• Direction: The entire listing is to be repeated verbatim.

Start

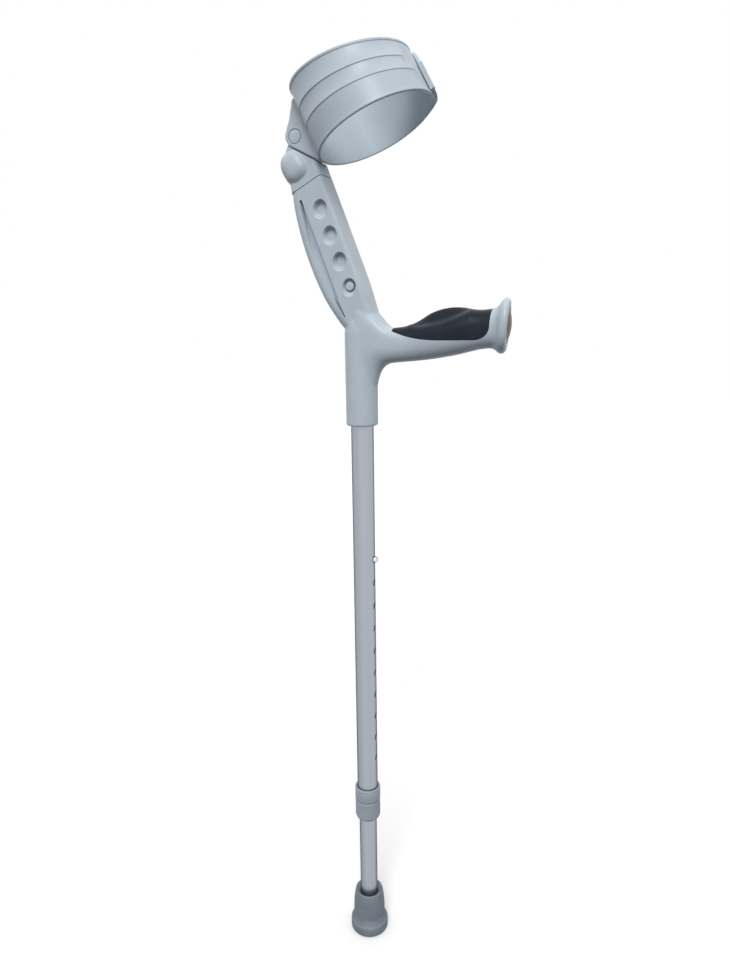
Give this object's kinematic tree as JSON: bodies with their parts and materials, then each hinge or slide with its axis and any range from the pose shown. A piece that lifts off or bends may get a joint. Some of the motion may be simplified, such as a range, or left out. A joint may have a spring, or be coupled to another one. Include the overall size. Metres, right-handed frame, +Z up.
{
  "type": "forearm crutch",
  "caption": "Forearm crutch: a telescopic round tube on a rubber tip, a moulded handle with a soft palm pad, and a closed tilting cuff on a sliding post.",
  "frame": {"origin": "centre of the rubber tip's underside, on the axis of the two round tubes, with the leg at its shortest setting", "axes": "+Z up along the tubes, +X forward along the handle, the push button of the cuff post faces -Y"},
  "size_m": [0.2168, 0.1122, 0.9072],
  "materials": {
    "grey_polypropylene": "satin moulded",
    "grey_collar_plastic": "satin moulded",
    "satin_aluminium": "satin anodised",
    "chromed_steel": "polished",
    "spring_steel": "bare",
    "zinc_plated_steel": "zinc plated",
    "black_soft_grip": "soft matt",
    "brown_end_disc": "matt",
    "grey_rubber": "matt",
    "white_nylon": "moulded"
  },
  "bodies": {
    "handle": {"handle_body": "grey_polypropylene", "grip_pad": "black_soft_grip", "end_disc": "brown_end_disc", "upper_tube": "satin_aluminium", "tube_plug": "white_nylon", "clamp_sleeve": "grey_collar_plastic", "clamp_collet": "white_nylon"},
    "leg": {"lower_tube": "satin_aluminium", "glide_bush": "white_nylon", "rubber_foot": "grey_rubber", "foot_washer": "zinc_plated_steel", "snap_clip": "spring_steel"},
    "leg_button": {"snap_button": "chromed_steel"},
    "nut": {"clamp_nut": "grey_collar_plastic"},
    "post": {"cuff_slider": "grey_polypropylene", "button_coil": "spring_steel"},
    "post_button": {"cuff_button": "grey_polypropylene"},
    "arm_cuff": {"cuff": "grey_polypropylene", "pivot_pin": "grey_polypropylene", "pivot_cap": "grey_polypropylene"}
  },
  "joints": [
    {"name": "leg_height", "type": "slide", "parent": "handle", "child": "leg", "axis": [0, 0, -1], "range_m": [0, 0.225], "deforming": ["snap_button", "snap_clip"]},
    {"name": "leg_button_press", "type": "slide", "parent": "leg", "child": "leg_button", "axis": [-1, 0, 0], "range_m": [0, 0.0055], "stiffness_N_per_m": 1500, "deforming": ["snap_clip"]},
    {"name": "nut_turn", "type": "hinge", "parent": "handle", "child": "nut", "pos_m": [0, 0, 0.1624], "axis": [0, 0, 1], "range_deg": [0, 120]},
    {"name": "post_height", "type": "slide", "parent": "handle", "child": "post", "axis": [-0.3665, 0, 0.9304], "range_m": [0, 0.075], "deforming": ["cuff_button", "button_coil"]},
    {"name": "post_button_press", "type": "slide", "parent": "post", "child": "post_button", "axis": [0, 1, 0], "range_m": [0, 0.003], "stiffness_N_per_m": 1200, "deforming": ["button_coil"]},
    {"name": "cuff_tilt", "type": "hinge", "parent": "post", "child": "arm_cuff", "pos_m": [-0.0566, 0, 0.8418], "axis": [0, -1, 0], "range_deg": [0, 30]}
  ]
}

End

• Finished answer:
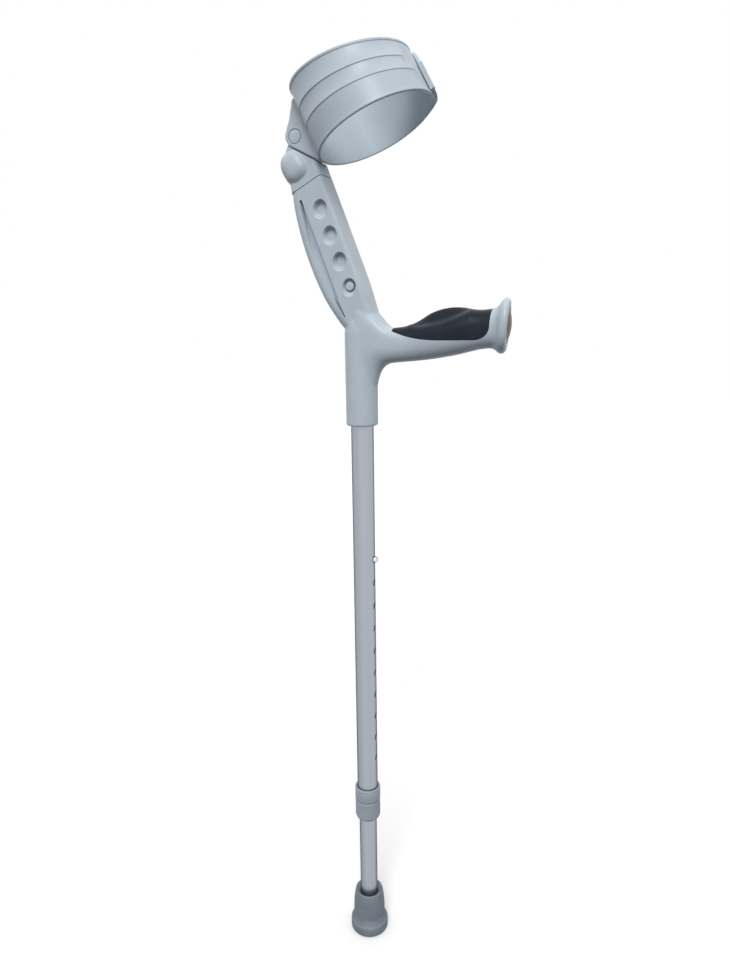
Give this object's kinematic tree as JSON: bodies with their parts and materials, then each hinge or slide with its axis and any range from the pose shown. A piece that lifts off or bends may get a joint. Some of the motion may be simplified, such as a range, or left out. A joint may have a spring, or be coupled to another one. Include the overall size. Metres, right-handed frame, +Z up.
{
  "type": "forearm crutch",
  "caption": "Forearm crutch: a telescopic round tube on a rubber tip, a moulded handle with a soft palm pad, and a closed tilting cuff on a sliding post.",
  "frame": {"origin": "centre of the rubber tip's underside, on the axis of the two round tubes, with the leg at its shortest setting", "axes": "+Z up along the tubes, +X forward along the handle, the push button of the cuff post faces -Y"},
  "size_m": [0.2168, 0.1122, 0.9072],
  "materials": {
    "grey_polypropylene": "satin moulded",
    "grey_collar_plastic": "satin moulded",
    "satin_aluminium": "satin anodised",
    "chromed_steel": "polished",
    "spring_steel": "bare",
    "zinc_plated_steel": "zinc plated",
    "black_soft_grip": "soft matt",
    "brown_end_disc": "matt",
    "grey_rubber": "matt",
    "white_nylon": "moulded"
  },
  "bodies": {
    "handle": {"handle_body": "grey_polypropylene", "grip_pad": "black_soft_grip", "end_disc": "brown_end_disc", "upper_tube": "satin_aluminium", "tube_plug": "white_nylon", "clamp_sleeve": "grey_collar_plastic", "clamp_collet": "white_nylon"},
    "leg": {"lower_tube": "satin_aluminium", "glide_bush": "white_nylon", "rubber_foot": "grey_rubber", "foot_washer": "zinc_plated_steel", "snap_clip": "spring_steel"},
    "leg_button": {"snap_button": "chromed_steel"},
    "nut": {"clamp_nut": "grey_collar_plastic"},
    "post": {"cuff_slider": "grey_polypropylene", "button_coil": "spring_steel"},
    "post_button": {"cuff_button": "grey_polypropylene"},
    "arm_cuff": {"cuff": "grey_polypropylene", "pivot_pin": "grey_polypropylene", "pivot_cap": "grey_polypropylene"}
  },
  "joints": [
    {"name": "leg_height", "type": "slide", "parent": "handle", "child": "leg", "axis": [0, 0, -1], "range_m": [0, 0.225], "deforming": ["snap_button", "snap_clip"]},
    {"name": "leg_button_press", "type": "slide", "parent": "leg", "child": "leg_button", "axis": [-1, 0, 0], "range_m": [0, 0.0055], "stiffness_N_per_m": 1500, "deforming": ["snap_clip"]},
    {"name": "nut_turn", "type": "hinge", "parent": "handle", "child": "nut", "pos_m": [0, 0, 0.1624], "axis": [0, 0, 1], "range_deg": [0, 120]},
    {"name": "post_height", "type": "slide", "parent": "handle", "child": "post", "axis": [-0.3665, 0, 0.9304], "range_m": [0, 0.075], "deforming": ["cuff_button", "button_coil"]},
    {"name": "post_button_press", "type": "slide", "parent": "post", "child": "post_button", "axis": [0, 1, 0], "range_m": [0, 0.003], "stiffness_N_per_m": 1200, "deforming": ["button_coil"]},
    {"name": "cuff_tilt", "type": "hinge", "parent": "post", "child": "arm_cuff", "pos_m": [-0.0566, 0, 0.8418], "axis": [0, -1, 0], "range_deg": [0, 30]}
  ]
}